__AIM__.
Beginning with the first line of the data below, reproduce every line unchanged, ending with the line that holds "skin-tight clear film.".

__SOURCE DATA__.
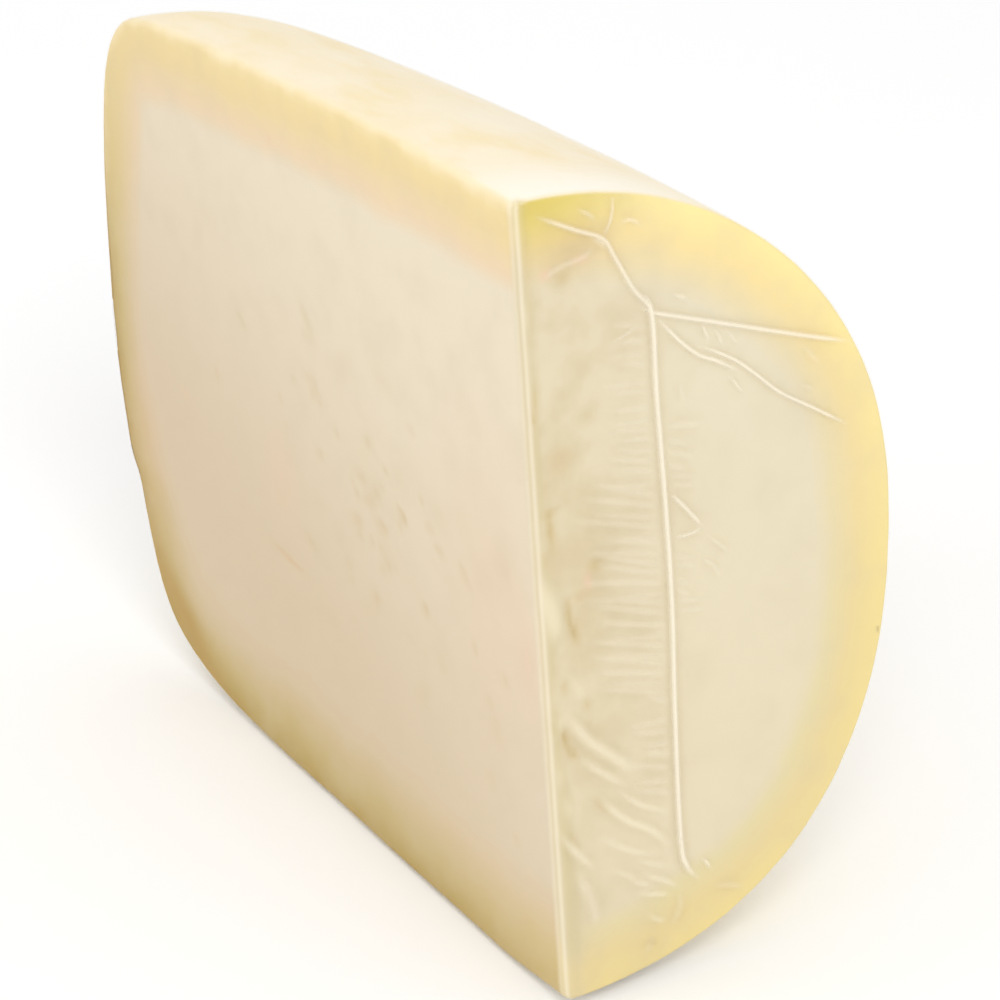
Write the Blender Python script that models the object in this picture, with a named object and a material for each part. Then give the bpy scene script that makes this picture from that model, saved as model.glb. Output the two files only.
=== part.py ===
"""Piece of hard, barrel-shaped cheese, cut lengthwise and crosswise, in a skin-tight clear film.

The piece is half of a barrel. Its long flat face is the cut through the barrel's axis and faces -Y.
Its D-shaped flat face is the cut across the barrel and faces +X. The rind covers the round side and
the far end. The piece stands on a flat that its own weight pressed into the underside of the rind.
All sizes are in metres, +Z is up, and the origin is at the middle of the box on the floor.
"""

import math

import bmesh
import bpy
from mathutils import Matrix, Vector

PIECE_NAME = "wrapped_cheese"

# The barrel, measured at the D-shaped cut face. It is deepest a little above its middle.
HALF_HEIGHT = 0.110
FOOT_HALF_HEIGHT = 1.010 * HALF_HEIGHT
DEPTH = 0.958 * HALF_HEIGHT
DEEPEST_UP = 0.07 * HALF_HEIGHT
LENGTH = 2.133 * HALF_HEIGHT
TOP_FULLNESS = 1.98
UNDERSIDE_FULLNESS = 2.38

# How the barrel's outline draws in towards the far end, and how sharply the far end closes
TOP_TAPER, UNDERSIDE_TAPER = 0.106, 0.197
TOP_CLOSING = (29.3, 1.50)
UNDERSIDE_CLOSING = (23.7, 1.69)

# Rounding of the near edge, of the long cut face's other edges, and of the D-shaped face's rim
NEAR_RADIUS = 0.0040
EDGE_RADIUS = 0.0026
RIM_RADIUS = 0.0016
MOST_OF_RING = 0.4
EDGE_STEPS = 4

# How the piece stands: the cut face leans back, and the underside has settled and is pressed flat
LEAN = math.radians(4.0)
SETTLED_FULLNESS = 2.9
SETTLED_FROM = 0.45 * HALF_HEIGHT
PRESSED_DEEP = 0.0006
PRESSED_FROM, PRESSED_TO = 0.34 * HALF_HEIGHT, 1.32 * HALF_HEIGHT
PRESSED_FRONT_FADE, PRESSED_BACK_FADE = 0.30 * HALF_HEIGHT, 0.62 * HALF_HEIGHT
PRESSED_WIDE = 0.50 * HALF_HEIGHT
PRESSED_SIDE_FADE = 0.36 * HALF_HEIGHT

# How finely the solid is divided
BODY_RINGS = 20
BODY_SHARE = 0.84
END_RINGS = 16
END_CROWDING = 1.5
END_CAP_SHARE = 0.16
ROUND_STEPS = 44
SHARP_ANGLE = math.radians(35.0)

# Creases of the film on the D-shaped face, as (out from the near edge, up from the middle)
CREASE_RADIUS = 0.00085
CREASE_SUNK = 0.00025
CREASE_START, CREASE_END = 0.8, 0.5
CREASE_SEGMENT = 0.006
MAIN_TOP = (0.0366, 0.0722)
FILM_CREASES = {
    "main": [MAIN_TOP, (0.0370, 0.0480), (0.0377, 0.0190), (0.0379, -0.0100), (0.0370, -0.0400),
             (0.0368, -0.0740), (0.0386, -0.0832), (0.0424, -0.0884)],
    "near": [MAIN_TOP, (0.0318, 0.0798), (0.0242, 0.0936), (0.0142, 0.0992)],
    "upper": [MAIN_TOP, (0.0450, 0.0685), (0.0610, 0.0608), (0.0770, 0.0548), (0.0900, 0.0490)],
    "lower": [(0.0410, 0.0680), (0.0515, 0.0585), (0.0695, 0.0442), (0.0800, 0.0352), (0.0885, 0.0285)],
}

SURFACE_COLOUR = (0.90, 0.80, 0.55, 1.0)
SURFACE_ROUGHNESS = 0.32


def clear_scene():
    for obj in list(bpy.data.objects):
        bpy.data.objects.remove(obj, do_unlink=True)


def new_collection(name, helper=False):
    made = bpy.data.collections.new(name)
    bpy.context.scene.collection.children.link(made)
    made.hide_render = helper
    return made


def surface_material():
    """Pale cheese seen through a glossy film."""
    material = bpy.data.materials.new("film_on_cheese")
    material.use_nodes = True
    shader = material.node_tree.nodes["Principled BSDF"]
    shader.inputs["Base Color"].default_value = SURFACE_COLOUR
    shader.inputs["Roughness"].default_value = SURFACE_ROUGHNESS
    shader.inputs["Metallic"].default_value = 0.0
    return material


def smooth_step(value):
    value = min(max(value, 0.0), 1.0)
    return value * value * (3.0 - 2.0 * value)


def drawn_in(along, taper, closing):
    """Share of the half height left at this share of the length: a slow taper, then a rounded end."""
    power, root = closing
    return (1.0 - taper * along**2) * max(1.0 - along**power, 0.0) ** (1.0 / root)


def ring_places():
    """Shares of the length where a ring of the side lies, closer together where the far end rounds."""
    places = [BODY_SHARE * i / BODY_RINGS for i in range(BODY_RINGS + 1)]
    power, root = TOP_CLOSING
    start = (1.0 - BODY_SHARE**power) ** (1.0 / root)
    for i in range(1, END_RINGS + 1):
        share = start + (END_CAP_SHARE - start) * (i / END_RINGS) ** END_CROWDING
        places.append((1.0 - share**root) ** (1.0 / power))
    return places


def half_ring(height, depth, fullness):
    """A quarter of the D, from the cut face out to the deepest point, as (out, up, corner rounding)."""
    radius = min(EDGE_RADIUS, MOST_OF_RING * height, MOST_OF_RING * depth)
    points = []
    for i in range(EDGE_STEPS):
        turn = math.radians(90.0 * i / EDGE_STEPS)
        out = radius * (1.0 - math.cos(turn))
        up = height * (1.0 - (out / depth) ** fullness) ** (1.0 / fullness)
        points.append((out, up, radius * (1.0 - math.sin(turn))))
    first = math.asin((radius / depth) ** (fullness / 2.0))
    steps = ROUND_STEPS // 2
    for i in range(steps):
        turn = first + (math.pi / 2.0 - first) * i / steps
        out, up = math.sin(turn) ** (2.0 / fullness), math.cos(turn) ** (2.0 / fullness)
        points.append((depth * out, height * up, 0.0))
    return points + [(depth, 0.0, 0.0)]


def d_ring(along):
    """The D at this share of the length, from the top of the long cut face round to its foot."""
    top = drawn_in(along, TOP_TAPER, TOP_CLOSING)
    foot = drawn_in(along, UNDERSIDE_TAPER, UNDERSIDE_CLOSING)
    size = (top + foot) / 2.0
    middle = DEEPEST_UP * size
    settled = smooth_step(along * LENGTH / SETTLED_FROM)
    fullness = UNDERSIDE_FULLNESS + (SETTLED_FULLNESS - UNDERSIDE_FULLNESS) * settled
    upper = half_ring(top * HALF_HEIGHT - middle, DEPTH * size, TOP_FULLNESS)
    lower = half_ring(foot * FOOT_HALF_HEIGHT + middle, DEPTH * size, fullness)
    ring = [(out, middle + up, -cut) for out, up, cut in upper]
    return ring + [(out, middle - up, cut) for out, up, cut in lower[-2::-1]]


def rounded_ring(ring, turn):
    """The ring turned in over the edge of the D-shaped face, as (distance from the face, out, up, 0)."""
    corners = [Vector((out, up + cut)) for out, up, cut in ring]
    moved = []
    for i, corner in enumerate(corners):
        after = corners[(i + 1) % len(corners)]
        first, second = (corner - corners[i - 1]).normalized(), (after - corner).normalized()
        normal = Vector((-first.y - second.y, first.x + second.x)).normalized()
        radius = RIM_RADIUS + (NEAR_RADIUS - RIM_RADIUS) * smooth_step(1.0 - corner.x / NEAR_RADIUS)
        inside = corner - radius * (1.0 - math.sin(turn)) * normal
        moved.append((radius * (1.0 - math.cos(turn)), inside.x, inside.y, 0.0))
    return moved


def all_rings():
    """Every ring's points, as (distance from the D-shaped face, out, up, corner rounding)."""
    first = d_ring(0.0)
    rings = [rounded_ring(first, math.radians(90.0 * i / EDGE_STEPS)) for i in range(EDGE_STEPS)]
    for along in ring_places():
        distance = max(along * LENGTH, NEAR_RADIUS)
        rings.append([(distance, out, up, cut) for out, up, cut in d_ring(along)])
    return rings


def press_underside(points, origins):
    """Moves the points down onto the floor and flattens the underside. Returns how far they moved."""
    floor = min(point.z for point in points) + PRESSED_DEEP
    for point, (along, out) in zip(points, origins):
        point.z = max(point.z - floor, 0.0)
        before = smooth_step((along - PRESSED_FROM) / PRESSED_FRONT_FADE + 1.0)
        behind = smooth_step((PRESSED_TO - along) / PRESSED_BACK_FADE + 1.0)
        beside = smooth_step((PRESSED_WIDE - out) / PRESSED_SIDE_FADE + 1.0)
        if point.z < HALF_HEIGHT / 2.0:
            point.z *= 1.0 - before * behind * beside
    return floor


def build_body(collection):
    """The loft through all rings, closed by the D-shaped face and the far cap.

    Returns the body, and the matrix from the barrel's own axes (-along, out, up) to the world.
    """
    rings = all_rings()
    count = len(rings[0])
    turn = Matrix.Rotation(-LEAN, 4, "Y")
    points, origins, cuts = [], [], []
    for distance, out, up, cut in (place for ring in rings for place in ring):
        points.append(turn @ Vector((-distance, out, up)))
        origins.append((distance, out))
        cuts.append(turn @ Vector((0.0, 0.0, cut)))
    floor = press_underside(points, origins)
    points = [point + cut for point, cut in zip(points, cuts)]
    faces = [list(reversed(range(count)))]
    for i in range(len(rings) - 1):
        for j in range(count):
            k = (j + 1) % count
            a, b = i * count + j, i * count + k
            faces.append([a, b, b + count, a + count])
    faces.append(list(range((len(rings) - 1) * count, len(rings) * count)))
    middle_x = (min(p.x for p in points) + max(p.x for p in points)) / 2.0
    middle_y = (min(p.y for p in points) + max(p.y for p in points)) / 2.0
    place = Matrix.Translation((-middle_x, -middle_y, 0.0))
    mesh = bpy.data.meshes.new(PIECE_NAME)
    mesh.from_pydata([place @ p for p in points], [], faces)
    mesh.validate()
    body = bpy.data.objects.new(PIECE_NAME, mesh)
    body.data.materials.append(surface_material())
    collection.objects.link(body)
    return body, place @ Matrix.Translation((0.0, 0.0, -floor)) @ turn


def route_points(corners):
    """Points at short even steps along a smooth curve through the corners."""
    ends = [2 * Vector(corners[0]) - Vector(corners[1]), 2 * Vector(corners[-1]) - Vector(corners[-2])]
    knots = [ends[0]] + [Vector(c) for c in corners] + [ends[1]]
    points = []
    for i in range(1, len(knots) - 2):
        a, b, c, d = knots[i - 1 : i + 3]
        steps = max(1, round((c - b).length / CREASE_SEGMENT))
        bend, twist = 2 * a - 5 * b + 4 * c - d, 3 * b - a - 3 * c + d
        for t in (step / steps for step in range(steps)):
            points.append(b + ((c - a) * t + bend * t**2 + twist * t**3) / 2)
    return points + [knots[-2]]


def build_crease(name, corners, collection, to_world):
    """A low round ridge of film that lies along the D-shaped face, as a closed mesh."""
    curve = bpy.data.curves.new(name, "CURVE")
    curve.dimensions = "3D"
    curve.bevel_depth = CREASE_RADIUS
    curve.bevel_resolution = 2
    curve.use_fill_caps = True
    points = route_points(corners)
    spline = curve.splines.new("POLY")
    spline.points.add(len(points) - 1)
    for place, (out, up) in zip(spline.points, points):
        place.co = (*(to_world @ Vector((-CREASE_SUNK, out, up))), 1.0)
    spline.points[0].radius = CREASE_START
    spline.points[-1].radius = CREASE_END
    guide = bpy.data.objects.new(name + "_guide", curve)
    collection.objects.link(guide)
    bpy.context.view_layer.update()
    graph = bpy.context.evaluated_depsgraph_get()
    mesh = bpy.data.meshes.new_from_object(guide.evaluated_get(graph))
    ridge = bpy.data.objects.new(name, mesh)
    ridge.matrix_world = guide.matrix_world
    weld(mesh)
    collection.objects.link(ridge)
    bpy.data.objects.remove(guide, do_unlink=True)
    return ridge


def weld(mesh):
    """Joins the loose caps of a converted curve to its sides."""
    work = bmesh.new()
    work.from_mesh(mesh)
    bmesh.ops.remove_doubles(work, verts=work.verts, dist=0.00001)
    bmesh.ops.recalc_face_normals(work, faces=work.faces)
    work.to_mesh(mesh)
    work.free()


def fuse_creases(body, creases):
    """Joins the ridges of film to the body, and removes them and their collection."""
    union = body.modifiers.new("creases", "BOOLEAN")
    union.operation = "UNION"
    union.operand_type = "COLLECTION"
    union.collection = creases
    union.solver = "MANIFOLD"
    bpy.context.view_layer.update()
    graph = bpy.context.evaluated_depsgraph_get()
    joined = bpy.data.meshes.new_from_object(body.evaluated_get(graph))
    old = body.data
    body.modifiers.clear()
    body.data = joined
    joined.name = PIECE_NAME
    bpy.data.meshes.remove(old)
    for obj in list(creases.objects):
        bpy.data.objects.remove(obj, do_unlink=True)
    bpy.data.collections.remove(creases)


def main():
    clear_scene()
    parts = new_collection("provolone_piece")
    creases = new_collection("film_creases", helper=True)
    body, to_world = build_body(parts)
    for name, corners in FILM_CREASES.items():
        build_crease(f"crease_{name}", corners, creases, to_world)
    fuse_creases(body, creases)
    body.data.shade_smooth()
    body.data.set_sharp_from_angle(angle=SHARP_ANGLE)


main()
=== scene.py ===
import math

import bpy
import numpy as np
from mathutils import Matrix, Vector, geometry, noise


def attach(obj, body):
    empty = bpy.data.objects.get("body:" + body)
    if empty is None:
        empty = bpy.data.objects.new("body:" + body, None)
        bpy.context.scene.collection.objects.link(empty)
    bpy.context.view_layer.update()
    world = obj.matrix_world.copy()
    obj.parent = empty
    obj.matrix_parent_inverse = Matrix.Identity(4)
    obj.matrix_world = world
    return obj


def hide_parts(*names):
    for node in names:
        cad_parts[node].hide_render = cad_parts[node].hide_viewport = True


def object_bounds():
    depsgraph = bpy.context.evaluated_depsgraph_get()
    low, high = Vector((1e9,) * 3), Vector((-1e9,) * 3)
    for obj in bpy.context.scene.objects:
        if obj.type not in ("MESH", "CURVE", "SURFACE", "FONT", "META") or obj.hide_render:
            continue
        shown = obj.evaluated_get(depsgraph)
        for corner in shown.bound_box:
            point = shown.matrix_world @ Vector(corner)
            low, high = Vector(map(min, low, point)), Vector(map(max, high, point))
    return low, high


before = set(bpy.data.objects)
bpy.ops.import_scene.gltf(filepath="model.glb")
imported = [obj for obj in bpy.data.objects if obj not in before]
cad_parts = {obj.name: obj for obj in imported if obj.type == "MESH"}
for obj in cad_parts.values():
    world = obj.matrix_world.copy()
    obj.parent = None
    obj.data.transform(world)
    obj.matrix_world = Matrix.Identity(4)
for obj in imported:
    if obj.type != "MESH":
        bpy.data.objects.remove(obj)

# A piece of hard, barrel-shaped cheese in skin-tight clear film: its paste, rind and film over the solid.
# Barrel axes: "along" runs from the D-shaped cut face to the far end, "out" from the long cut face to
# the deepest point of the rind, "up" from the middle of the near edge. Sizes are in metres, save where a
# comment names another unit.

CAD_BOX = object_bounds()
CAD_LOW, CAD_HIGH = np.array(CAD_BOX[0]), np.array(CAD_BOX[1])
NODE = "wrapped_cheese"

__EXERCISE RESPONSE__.
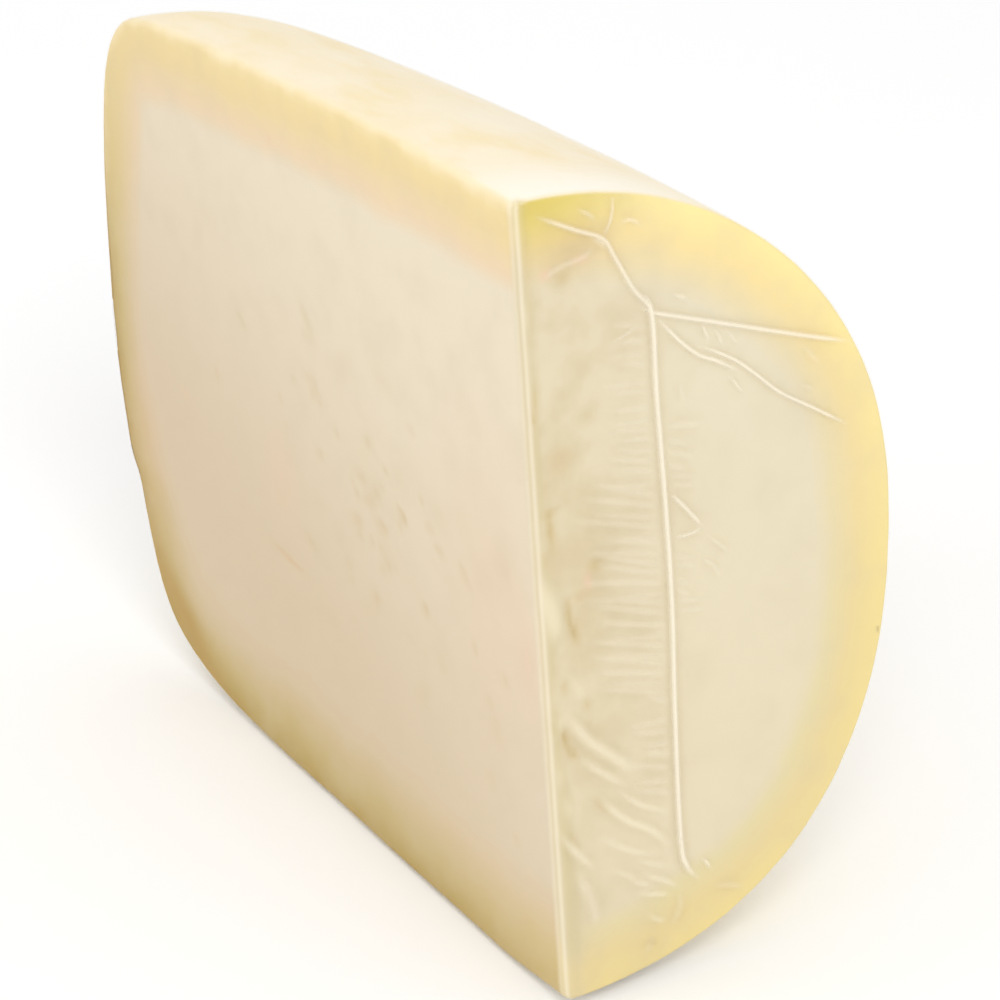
Write the Blender Python script that models the object in this picture, with a named object and a material for each part. Then give the bpy scene script that makes this picture from that model, saved as model.glb. Output the two files only.
=== part.py ===
"""Piece of hard, barrel-shaped cheese, cut lengthwise and crosswise, in a skin-tight clear film.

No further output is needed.